I più sbrigativi direbbero che in realtà è tutto molto semplice: la Spagna ha Yamal, l’Inghilterra ha Bellingham, la Francia ha Mbappé, l’Italia ha Scamacca e va a pescare in Argentina un certo Retegui. Questa è l’evidenza. Ma guardiamo anche qualche causa. Da noi uno come Yamal nemmeno potrebbe giocare in Nazionale (ricordate il famoso ius soli?). Così come non avrebbe potuto giocare Saka ala destra dell’Inghilterra.
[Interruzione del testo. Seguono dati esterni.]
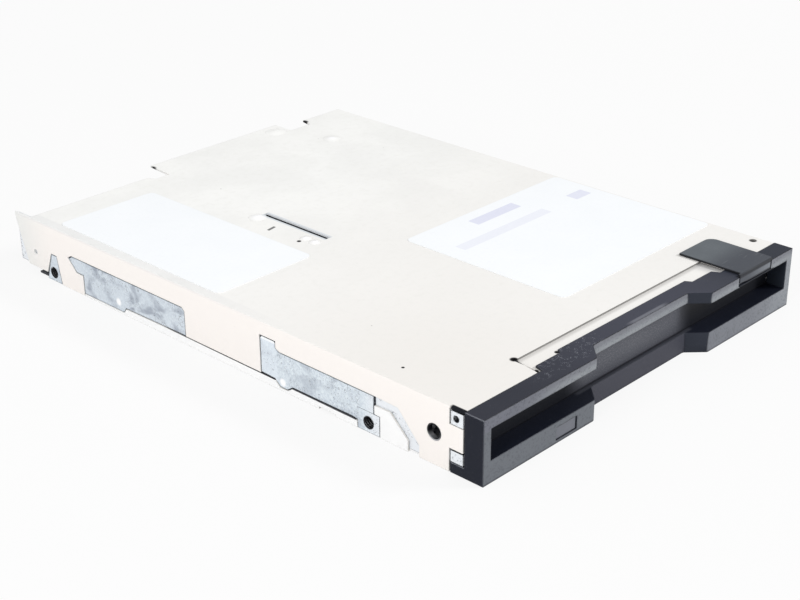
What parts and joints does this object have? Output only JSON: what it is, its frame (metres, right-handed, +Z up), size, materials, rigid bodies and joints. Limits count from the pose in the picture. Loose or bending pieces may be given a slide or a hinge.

In più, dal 2017, un anno prima dell’avvento di Cristiano Ronaldo, il calcio italiano ha ottenuto l’approvazione del famigerato decreto Crescita che consentiva ai club di pagare le tasse solo sul 50% degli stipendi dei lavoratori acquistati dall’estero.

“Il ritorno dei cervelli”…

La montatura mediatica fu “il ritorno dei cervelli”. Il sistema calcio lo curvò alle proprie esigenze. Una legge che andava bene a tutti i presidenti di Serie A, e che ovviamente ha finito col ridurre drasticamente lo spazio per i giovani italiani che hanno continuato a vincere (o quasi) i tornei juniores per poi rimanere nelle serie minori o emigrare all’estero nelle seconde squadre di grandi club. Ora che il decreto Crescita è stato eliminato, i club di Serie A hanno strepitato. Loro la Nazionale la chiuderebbero oggi, nemmeno domani.

Le elezioni e la mossa gattopardesca

Il tracollo agli Europei non ci ha certo colti di sorpresa. Ora, però, passare alle vie di fatto è complicato. In un sistema sano, con maggioranza e opposizione, ci sarebbe il cambio della guardia. Ma quando tutto è impiastricciato, è più complicato. Gravina sa di essere sotto attacco. Il ministro Abodi e persino Giorgia Meloni sono stati stranamente inequivocabili sulla mancata assunzione di responsabilità dopo la disfatta. Ma Gravina sa anche di avere la maggioranza. Ha reagito con una mossa alla Macron, ha anticipato le elezioni. Ora è calato il silenzio. È scattata la fase delle trattative sotterranee. C’è chi ipotizza un passo indietro per il ritorno di Abete, l’uomo che lasciò dopo l’eliminazione ai gironi nel Mondiali del 2014. Una mossa gattopardesca. E quindi possibile. Vedremo. Di certo ci vorrà un uomo che si assumerà il rischio di giocare le qualificazioni Mondiali con Spalletti in panchina. Spalletti di cui Aldo Grasso ha detto: «Fa un discorso di senso compiuto di venti secondi e poi non si capisce cosa voglia dire».